**DIRECTIONS FOR THIS TASK**
Find all the lines with "code" and gather them.

******

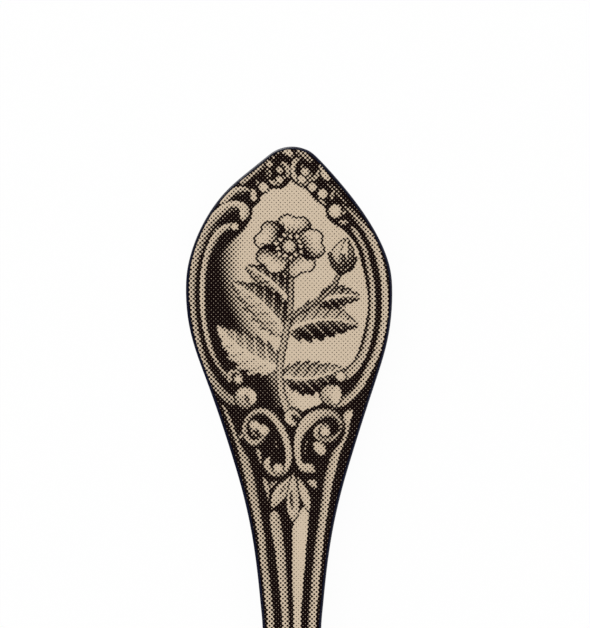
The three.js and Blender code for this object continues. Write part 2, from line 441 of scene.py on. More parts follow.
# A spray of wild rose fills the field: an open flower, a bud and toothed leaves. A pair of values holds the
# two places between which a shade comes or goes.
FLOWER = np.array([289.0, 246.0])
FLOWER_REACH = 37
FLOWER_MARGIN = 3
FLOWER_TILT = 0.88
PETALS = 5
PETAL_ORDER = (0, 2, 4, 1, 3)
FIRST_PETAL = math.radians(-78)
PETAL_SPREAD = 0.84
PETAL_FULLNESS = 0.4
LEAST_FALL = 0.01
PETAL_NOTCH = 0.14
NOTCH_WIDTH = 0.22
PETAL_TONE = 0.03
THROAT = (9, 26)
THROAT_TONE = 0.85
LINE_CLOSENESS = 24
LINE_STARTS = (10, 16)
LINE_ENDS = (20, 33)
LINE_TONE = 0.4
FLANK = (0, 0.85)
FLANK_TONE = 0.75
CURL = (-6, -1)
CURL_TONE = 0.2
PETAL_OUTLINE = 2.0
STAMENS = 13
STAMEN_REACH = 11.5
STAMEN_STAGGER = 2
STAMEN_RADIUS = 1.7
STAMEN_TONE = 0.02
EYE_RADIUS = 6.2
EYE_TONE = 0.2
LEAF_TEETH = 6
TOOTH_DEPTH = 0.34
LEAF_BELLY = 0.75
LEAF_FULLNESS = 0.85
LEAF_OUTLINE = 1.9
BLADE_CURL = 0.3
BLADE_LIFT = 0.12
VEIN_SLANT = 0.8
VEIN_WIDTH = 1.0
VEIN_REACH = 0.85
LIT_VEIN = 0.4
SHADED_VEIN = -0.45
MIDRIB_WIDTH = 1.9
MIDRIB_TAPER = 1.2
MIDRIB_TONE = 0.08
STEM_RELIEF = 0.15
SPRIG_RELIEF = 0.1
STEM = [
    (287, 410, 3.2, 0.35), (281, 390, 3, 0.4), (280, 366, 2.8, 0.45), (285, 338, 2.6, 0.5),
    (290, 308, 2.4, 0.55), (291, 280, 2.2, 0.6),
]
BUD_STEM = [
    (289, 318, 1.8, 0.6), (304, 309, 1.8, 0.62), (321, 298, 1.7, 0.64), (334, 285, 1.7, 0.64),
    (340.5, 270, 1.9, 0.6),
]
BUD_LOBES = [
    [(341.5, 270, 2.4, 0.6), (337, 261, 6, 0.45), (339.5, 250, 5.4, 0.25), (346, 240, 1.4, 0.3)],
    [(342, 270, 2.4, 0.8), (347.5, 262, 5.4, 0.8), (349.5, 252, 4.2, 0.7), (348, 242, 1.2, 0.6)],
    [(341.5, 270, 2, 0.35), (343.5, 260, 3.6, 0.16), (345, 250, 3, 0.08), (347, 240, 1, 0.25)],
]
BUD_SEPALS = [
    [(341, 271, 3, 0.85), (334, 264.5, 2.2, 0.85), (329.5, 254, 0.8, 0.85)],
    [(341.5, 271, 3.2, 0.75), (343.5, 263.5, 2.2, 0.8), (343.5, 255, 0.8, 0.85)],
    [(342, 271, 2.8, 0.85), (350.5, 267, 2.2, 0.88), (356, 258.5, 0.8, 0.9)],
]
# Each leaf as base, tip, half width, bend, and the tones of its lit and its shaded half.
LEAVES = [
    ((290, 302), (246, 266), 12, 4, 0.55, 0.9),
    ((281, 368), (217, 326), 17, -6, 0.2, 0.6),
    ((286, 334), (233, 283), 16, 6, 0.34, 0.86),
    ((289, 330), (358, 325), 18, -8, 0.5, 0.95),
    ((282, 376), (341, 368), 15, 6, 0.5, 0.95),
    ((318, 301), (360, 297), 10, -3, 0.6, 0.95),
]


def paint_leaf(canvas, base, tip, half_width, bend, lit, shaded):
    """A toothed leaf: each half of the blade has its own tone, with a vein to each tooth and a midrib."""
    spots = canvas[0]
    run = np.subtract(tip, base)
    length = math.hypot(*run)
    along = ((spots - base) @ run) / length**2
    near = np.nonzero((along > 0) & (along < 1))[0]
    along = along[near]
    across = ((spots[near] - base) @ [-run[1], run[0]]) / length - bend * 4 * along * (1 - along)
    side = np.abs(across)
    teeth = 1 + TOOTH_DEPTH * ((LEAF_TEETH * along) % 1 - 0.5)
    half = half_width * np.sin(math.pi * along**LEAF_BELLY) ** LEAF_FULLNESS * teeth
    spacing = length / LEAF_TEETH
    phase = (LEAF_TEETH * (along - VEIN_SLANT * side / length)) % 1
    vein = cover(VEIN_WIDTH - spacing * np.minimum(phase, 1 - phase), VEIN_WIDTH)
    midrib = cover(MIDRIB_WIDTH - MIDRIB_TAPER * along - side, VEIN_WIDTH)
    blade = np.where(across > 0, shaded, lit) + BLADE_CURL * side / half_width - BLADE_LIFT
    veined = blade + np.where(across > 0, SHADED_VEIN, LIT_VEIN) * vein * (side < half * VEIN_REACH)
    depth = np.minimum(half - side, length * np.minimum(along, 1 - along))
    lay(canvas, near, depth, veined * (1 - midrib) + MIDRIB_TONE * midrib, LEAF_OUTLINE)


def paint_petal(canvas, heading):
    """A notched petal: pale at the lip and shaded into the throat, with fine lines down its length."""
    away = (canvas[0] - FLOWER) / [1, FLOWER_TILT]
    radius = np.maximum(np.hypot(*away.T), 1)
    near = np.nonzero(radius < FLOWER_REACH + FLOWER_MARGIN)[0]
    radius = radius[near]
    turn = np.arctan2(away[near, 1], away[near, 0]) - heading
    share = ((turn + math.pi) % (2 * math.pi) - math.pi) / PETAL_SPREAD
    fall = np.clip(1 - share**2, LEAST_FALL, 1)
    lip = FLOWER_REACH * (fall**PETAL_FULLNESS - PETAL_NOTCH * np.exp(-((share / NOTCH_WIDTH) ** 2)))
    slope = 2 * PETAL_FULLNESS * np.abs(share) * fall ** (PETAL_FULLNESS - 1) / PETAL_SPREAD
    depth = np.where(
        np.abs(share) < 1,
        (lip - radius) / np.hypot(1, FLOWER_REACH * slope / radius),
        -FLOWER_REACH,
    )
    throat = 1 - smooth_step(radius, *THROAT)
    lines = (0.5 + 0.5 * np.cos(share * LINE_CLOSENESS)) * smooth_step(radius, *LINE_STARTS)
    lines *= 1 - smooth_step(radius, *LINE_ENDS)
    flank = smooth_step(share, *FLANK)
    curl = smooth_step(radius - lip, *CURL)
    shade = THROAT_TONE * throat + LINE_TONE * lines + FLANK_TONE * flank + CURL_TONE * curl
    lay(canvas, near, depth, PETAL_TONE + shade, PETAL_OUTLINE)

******

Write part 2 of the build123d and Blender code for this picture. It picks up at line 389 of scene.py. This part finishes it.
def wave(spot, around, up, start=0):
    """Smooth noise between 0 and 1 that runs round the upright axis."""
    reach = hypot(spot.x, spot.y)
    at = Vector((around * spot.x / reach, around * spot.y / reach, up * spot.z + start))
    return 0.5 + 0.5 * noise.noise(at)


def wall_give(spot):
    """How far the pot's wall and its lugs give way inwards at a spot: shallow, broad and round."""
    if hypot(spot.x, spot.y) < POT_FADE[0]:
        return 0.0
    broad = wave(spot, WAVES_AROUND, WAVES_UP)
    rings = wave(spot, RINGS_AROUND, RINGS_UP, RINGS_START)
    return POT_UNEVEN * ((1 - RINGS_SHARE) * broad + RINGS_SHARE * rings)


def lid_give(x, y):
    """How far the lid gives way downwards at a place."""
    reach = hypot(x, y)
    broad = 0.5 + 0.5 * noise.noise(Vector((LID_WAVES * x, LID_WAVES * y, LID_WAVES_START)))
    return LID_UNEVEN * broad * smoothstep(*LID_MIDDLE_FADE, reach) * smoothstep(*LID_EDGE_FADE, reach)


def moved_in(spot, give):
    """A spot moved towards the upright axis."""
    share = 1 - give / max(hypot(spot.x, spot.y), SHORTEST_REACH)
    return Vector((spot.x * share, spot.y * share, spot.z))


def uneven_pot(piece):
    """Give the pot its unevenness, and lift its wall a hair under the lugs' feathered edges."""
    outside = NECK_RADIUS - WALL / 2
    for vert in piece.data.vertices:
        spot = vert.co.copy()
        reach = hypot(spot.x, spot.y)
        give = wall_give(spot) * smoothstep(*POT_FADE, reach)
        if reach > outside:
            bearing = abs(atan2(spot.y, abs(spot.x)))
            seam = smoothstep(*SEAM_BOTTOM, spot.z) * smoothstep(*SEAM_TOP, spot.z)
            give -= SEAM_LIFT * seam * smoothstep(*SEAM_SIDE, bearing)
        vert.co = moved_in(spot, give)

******

**COMPLETE ANSWER**
The three.js and Blender code for this object continues. Write part 2, from line 441 of scene.py on. More parts follow.
Write part 2 of the build123d and Blender code for this picture. It picks up at line 389 of scene.py. This part finishes it.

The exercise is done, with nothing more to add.